Finding and Analyzing Metagenomic Data

Adelaide Rhodes, Ph.D., Senior Bioinformatics Scientist

Jason Laird, MSc, Bioinformatics Scientist

Adapted from the NCBI Tutorial by Cooper Park, Ph.D. (thanks Cooper!)

Learning Objectives:

Introduction
Objective 1 - Searching for SRA Data & Metadata on the NCBI Website
Objective 2 - Exploring Taxonomic Composition of SRA reads using STAT
Objective 3 - Creating a Taxonomic Report using Kraken
Objective 4 - Compare Kraken and STAT output

Introduction

This workshop, and this Jupyter Notebook, is designed to introduce you to:

How Metagenomic Sequence Data is stored and manipulated within NCBI
How to Download a subset of data from the NCBI
How to Generate a Taxonomic Report using Kraken
How to Visualize the Kraken data using Krona

Case Study

The case study for this workshop involves a single patient named "Patient B" who was clinically diagnosed with Microbial Keratitis (bacterial infection of the eye's cornea). This disease is typically caused by three species:

Pseudomonas aeruginosa
Staphylococcus aureus
Bacillus subtilis.

Diagnosis of this disease can be unreliable as it depends on labratory culture tests that are often false-negatives and can take up to 48hrs.

The authors of the paper used in this case study used metagenomic sequencing of a corneal scraping to characterize potential bacterial contamination of both of Patient B's eyes to pilot a method for diagnosing Microbial Keratitis via sequencing.

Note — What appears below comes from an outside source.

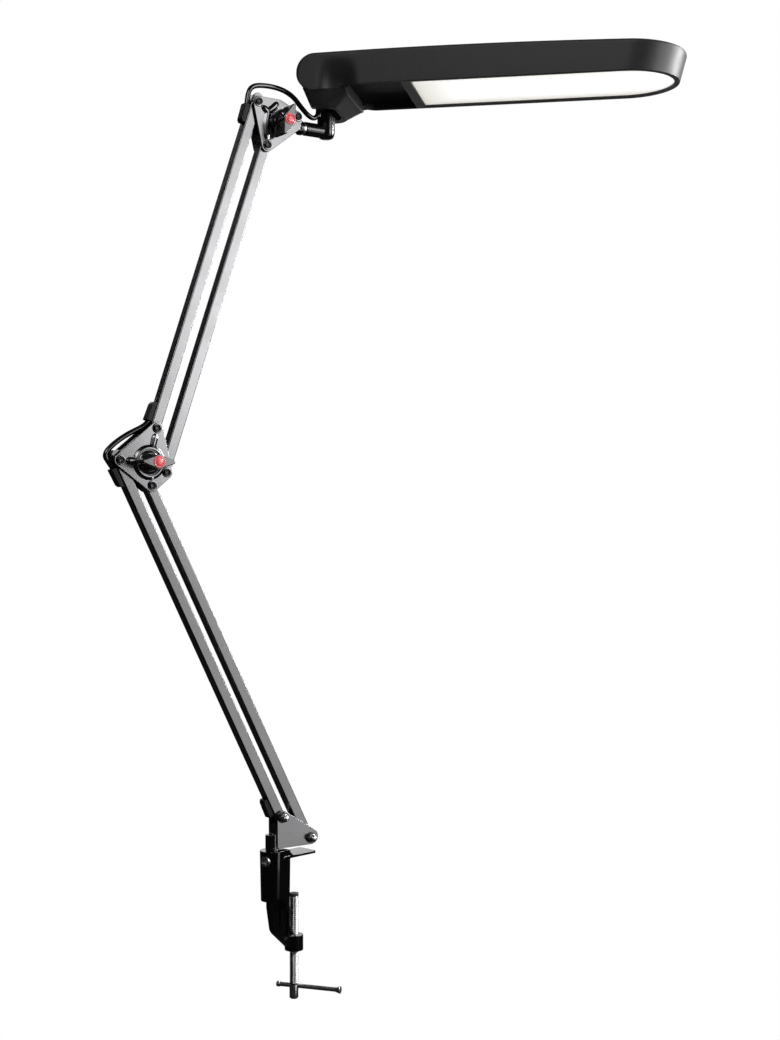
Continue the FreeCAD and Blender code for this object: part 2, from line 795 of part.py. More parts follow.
def elbow_circles():
    r = cheek_corner_radius
    return [(elbow_bottom[0], elbow_bottom[1], r), (elbow_right[0], elbow_right[1], r),
            (elbow_top[0], elbow_top[1], r), (elbow_left[0], elbow_left[1], r)]


def pierce(body, places, radius):
    for x, z in places:
        body = body.cut(across(radius, x, z, -40, 40))
    return body


def elbow_front_cheek():
    places = [elbow_bottom, elbow_right, elbow_top, elbow_left]
    plate = hull_plate(elbow_circles(), -cheek_outer_y, -cheek_inner_y)
    ribs = raised_ribs(elbow_knob, places, -cheek_outer_y - rib_height, -cheek_outer_y, True)
    pad = across(wing_foot_radius, elbow_knob[0], elbow_knob[1], -cheek_outer_y - rib_height, -cheek_outer_y)
    body = fuse_all([plate, ribs, pad])
    body = pierce(body, places, pivot_radius)
    return pierce(body, [elbow_knob], clamp_bolt_radius + running_fit)


def elbow_rear_cheek():
    places = [elbow_bottom, elbow_right, elbow_top, elbow_left]
    plate = hull_plate(elbow_circles(), cheek_inner_y, cheek_outer_y)
    ribs = raised_ribs(elbow_knob, places, cheek_outer_y, cheek_outer_y + rib_height, True)
    spacer = across(clamp_bolt_radius + 3.2, elbow_knob[0], elbow_knob[1], -cheek_inner_y, cheek_inner_y + 1)
    body = fuse_all([plate, ribs, spacer])
    body = pierce(body, places, pivot_radius)
    body = pierce(body, [lower_stud, upper_stud], spring_stud_radius)
    return pierce(body, [elbow_knob], clamp_bolt_radius)


def cheek_screws(places):
    out = []
    front = -cheek_outer_y - rib_height
    back = cheek_outer_y + rib_height
    for x, z in places:
        head = across(screw_head_radius, x, z, front - screw_head_height, front)
        socket = across(screw_head_radius * 0.5, x, z, front - screw_head_height - 1, front - 0.7)
        shank = across(pivot_radius, x, z, front, back)
        out.append(head.cut(socket).fuse(shank).removeSplitter())
    return Part.makeCompound(out)


def elbow_spring_studs():
    return Part.makeCompound([across(spring_stud_radius, x, z, -cheek_inner_y, cheek_outer_y)
                              for x, z in (lower_stud, upper_stud)])


def clamp_bolt(centre):
    """Bolt whose head lies on the rear cheek, inside its ring of ribs."""
    x, z = centre
    y_end = -cheek_outer_y - rib_height - wing_standoff - wing_depth + 3.0
    shank = across(clamp_bolt_radius, x, z, y_end, cheek_outer_y)
    head = hexagon(clamp_bolt_head_radius, x, z, cheek_outer_y, cheek_outer_y + clamp_bolt_head_height)
    return shank.fuse(head).removeSplitter()


def wing_knob(centre, angle):
    """Diamond wing on a round foot, open for the bolt and for the cap."""
    x, z = centre
    foot_y = -cheek_outer_y - rib_height - fit_gap
    body_y = -cheek_outer_y - rib_height - wing_standoff
    front_y = body_y - wing_depth
    half_l, half_w = wing_length / 2, wing_width / 2
    corners = [(half_l, 0, wing_tip_radius), (0, half_w, 9.0), (-half_l, 0, wing_tip_radius), (0, -half_w, 9.0)]
    wing = plate_xz(corners, front_y, body_y)
    waist = across(half_w, 0, 0, front_y, body_y)
    foot = across(wing_foot_radius, 0, 0, body_y - 2.0, foot_y)
    body = fuse_all([wing, waist, foot])
    body = body.cut(across(clamp_bolt_radius + running_fit, 0, 0, front_y + 2.4, foot_y + 1))
    body = body.cut(across(knob_cap_radius - 1.0, 0, 0, front_y - 1, front_y + 1.6))
    body.rotate(V(0, 0, 0), V(0, 1, 0), -angle)
    body.translate(V(x, 0, z))
    return body


def knob_cap(centre):
    x, z = centre
    front_y = -cheek_outer_y - rib_height - wing_standoff - wing_depth
    plug = across(knob_cap_radius - 1.0, x, z, front_y, front_y + 1.6)
    disc = across(knob_cap_radius, x, z, front_y - knob_cap_height + 1.0, front_y)
    dome = Part.makeSphere(20.0, V(x, front_y - knob_cap_height + 0.3 + 20.0, z))
    return fuse_all([plug, disc.common(dome)])


def head_circles():
    x, z = head_rear
    return [(head_front[0], head_front[1], cheek_corner_radius), (x + third_screw_x - 1.2, z - 16.0, 4.3),
            (head_third[0], head_third[1], 4.8), (x + 21.5, z + 0.3, 4.6), (x, z, 5.2)]


def head_joint_front_cheek():
    places = [head_front, head_third, head_rear]
    plate = hull_plate(head_circles(), -cheek_outer_y, -cheek_inner_y)
    ribs = raised_ribs(head_knob, places, -cheek_outer_y - rib_height, -cheek_outer_y, False)
    pad = across(wing_foot_radius + 1, head_knob[0], head_knob[1], -cheek_outer_y - rib_height, -cheek_outer_y)
    outline = hull_plate(head_circles(), -cheek_outer_y - 5, cheek_outer_y)
    body = fuse_all([plate, ribs.common(outline), pad])
    body = pierce(body, places, pivot_radius)
    return pierce(body, [head_knob], clamp_bolt_radius + running_fit)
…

Today, we will use that same sequence data to validate their results and demonstrate how the NCBI tool STAT and Kraken2 provide similar results.

Navigating to OnDemend

We will be working on the Tufts HPC cluster today! To get there use the following link and log in with your Tufts credentials:

Tufts OnDemand

Once you get there we will need to open up Jupyter Notebook to run our code! Navigate to Interactive apps and then scroll down to Jupyter Lab. Enter the following specifications:

Click the Launch button to start your session!

Copying over the Data

For class today we will be copying over a folder with all the data/scripts we will need for today's exercise. To copy it over we will click on the Terminal button to start a terminal session:

Now enter the following into command line:

cp -r  /cluster/tufts/bio/tools/training/metagenomeData ./

Now on the right hand side of your screen you should see the folder, SOMEFOLDER! Double click on this folder and then double click on metagenome_exercises.ipynb. Now you have opened a Jupyter Notebook!

What is a Jupyter Notebook?

Jupyter Notebooks are a web-based approach to interactive code.
A single notebook (the file you are currently reading) is composed of many "cells" which can contain either text, or code.
To navigate between cells, either click on the cell, or use the arrow keys on your keyboard.
The order of the cells is important. Please do not skip any - the output from a cell higher up on the page may be needed as input for a cell lower down on the page.
A text cell will look like... well... this!
A code cell will look something like what you see below.
To run the code inside a code cell, click on it, then click the "Run" button at the top of the screen.
Try it on the code cell below!

#This is a code cell
print('You ran the code cell!')

output

You ran the code cell!

If it worked, you should have seen text pop up underneath the cell saying You ran the code cell!.

In [1]: that appeared next to the cell. This tells you the order you have run code cells throughout the notebook.
The next time you run a code cell, it will say In [2]:, then In [3]: and so on... This will help you know if/when code has been run.
The remainder of the notebook below has been pre-built by the workshop organizer.
You will not need to create any new cells, and you will be explicitly told if/when to execute a code cell.
The code in this workshop is either Bash (i.e., terminal commands) or Python. Bash commands are prefixed with ! while Python commands are not.
If you are not familiar with code, don't feel pressured to interpret it very deeply. Descriptions of each code block will be provided!